When I picked up Escape from Kabul I wasn’t expecting to be gripped so quickly. The setup, the chaos of August 2021 and the sudden, terrifying collapse of everything these women relied on, hits you straight away. It’s the kind of book that makes you hold your breath and keep turning pages, mostly because you want those women to get through whatever comes next.
What the book is about
The story follows five women who worked at the Anglo-American University of Kabul, Anjali, Nadia, Cathy, Zohra and Fawzia — as the Taliban rapidly take control of the city. The book stays close to their day-to-day: hiding, making impossible decisions, scrambling for documents, secret phone calls, and those long, dangerous attempts to reach safety. It’s not a grand geopolitical history; it’s the small, personal moments of fear and courage that make the situation feel real and urgent.

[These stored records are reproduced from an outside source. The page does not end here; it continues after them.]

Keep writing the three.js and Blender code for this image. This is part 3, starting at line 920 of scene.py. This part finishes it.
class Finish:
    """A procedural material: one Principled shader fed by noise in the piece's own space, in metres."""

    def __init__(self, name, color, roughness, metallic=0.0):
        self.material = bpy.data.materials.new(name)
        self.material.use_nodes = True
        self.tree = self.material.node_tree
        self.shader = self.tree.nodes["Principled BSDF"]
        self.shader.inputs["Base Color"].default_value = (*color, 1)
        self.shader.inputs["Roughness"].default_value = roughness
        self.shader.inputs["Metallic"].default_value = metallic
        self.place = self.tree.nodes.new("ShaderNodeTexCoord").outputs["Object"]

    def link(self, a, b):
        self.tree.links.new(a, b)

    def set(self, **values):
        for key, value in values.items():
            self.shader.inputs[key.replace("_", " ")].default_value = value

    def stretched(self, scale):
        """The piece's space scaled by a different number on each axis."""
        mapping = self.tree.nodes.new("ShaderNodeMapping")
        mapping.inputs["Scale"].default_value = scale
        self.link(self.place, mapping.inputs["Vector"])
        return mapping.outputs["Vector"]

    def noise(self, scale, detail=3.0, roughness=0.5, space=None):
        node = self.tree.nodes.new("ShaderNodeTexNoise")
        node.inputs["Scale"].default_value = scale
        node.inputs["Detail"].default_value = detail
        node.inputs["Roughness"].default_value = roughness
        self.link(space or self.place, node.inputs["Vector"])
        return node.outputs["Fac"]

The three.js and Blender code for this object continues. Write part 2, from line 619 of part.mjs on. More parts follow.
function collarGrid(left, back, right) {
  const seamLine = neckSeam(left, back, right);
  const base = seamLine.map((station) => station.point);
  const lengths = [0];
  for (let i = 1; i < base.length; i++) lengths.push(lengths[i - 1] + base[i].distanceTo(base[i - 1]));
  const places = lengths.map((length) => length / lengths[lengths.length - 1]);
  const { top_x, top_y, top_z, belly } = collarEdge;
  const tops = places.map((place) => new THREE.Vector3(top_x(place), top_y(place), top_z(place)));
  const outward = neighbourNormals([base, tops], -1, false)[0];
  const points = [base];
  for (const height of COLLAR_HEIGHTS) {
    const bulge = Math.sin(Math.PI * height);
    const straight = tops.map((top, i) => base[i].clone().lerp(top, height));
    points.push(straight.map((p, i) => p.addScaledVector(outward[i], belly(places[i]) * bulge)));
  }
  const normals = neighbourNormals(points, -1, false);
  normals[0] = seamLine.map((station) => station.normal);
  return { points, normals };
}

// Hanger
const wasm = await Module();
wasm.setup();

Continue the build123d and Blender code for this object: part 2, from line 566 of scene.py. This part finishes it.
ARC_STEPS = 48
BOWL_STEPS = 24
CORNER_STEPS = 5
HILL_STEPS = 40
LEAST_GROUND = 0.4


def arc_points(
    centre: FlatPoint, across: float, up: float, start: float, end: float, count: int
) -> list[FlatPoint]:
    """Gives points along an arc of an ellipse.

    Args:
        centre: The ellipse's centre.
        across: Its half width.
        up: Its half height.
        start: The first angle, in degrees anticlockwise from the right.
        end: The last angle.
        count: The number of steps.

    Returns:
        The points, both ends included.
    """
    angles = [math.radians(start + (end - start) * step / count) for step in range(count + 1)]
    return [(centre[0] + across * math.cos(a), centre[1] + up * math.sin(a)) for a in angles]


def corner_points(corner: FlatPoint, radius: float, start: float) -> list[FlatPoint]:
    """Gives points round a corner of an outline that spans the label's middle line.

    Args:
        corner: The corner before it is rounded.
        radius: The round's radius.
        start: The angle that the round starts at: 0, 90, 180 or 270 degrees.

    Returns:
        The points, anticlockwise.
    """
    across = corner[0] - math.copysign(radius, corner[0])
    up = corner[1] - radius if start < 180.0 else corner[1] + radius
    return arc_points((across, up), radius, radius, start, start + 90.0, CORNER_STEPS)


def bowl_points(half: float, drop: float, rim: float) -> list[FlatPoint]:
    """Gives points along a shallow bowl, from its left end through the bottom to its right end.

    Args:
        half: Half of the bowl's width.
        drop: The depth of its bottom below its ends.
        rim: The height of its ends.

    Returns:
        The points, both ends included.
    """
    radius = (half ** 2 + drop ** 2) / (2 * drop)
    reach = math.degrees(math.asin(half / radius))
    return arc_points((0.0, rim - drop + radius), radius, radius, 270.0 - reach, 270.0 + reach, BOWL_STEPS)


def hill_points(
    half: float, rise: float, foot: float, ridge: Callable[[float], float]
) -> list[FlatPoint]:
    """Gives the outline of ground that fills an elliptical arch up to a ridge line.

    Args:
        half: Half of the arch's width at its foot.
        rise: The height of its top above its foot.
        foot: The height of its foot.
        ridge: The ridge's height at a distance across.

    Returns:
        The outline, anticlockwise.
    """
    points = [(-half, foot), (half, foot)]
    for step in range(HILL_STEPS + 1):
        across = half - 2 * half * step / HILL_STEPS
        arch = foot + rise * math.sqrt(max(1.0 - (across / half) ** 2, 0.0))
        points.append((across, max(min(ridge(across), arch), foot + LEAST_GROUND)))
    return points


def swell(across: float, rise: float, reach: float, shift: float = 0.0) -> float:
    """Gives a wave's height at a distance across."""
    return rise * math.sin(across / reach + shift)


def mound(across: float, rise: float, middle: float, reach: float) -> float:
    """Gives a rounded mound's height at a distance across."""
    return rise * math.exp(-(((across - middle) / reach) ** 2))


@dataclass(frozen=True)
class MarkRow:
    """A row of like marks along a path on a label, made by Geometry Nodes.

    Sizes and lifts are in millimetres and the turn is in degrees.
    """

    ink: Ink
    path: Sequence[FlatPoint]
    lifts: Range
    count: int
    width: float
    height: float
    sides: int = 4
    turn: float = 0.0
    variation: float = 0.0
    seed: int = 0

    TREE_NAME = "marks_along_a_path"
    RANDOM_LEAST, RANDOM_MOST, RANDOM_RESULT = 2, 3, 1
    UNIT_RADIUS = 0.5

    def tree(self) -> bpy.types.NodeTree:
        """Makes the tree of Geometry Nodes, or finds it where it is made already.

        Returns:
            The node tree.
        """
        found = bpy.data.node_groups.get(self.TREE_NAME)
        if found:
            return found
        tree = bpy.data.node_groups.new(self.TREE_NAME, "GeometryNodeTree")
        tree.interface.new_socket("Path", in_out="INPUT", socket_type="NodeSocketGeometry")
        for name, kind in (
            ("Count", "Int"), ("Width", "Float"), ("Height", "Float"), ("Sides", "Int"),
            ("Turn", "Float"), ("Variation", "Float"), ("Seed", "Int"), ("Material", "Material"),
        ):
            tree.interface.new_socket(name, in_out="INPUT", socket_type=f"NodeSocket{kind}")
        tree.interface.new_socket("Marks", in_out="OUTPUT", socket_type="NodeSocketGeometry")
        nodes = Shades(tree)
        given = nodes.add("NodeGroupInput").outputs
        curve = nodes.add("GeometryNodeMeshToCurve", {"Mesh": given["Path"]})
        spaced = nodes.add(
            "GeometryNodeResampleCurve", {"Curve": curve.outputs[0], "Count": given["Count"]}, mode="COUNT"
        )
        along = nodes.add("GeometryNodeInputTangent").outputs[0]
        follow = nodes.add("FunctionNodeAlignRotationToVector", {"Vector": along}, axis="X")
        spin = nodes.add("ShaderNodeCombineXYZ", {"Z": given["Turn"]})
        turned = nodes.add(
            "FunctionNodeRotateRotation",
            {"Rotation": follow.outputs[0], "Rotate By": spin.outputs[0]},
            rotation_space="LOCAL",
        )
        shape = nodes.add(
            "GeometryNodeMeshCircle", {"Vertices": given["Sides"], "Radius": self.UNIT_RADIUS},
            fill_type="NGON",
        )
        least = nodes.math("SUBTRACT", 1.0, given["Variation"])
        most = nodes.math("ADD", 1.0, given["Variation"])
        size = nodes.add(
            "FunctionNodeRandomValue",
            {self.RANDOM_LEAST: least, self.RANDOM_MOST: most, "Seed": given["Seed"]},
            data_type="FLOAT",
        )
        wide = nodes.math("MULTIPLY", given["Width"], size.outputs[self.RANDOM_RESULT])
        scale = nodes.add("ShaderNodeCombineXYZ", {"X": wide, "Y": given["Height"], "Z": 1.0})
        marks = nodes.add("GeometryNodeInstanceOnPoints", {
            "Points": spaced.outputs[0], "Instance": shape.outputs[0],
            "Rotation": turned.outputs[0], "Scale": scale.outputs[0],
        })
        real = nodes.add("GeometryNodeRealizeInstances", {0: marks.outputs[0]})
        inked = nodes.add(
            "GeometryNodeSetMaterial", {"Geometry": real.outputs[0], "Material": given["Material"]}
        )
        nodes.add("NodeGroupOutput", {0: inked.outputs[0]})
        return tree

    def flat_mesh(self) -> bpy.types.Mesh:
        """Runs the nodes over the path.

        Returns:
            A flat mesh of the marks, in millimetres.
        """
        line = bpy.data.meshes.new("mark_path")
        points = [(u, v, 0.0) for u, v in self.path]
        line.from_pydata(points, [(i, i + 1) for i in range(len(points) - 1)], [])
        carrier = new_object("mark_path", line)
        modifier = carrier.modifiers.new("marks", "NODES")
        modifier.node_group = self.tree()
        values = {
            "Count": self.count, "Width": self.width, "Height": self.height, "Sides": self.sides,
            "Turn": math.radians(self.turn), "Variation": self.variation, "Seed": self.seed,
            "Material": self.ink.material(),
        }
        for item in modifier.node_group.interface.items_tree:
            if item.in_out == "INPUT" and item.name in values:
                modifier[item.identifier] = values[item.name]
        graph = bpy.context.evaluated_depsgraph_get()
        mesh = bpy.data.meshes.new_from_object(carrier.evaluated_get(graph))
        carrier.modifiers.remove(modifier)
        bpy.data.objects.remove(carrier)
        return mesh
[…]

The characters and their bond
What stayed with me most was the sisterhood between the women. Each character is drawn with enough detail that you care about her choices, even if the book doesn’t dwell on every backstory. Their dependence on one another — practical and emotional — becomes the backbone of the narrative. Watching them argue, console each other, and take risks together made their survival feel like something earned, not just luck.
The writing and pace
The prose is spare but vivid — often tense and immediate. Scenes of panic and waiting are written in a way that made me feel the claustrophobia and the noise of the streets outside. The pacing matches the story: long, anxious waits broken by sharp, fast moments of action. There are no extravagant metaphors; the writing trusts the rawness of the situation to do the work.
Themes that hit home
Resilience and agency run through the whole book. These women’s choices — to flee, to hide, to trust someone or not — are presented as moral and practical acts of survival. The book also raises clear questions about identity, what it means to be educated or connected to international institutions in a place that suddenly rejects those ideas, and how fragile freedom can be.
What moved me most
There are small, quiet moments that tug at you more than the big escapes — a whispered plan in a kitchen, the way they keep each other distracted, a brief memory of normal life before everything changed. Those bits made the characters feel human and not just symbols of tragedy. I remember putting the book down several times because the scenes lingered with me.
Final words
Reading this felt important and urgent. It gave me a ground-level look at what happens to ordinary people — especially women — when institutions collapse and danger moves in fast. I finished it thinking about courage, the cost of escape, and how fragile the everyday things we take for granted really are. If you want a human story from that moment in Afghanistan — close, tense, and heartfelt — this book will stay with you.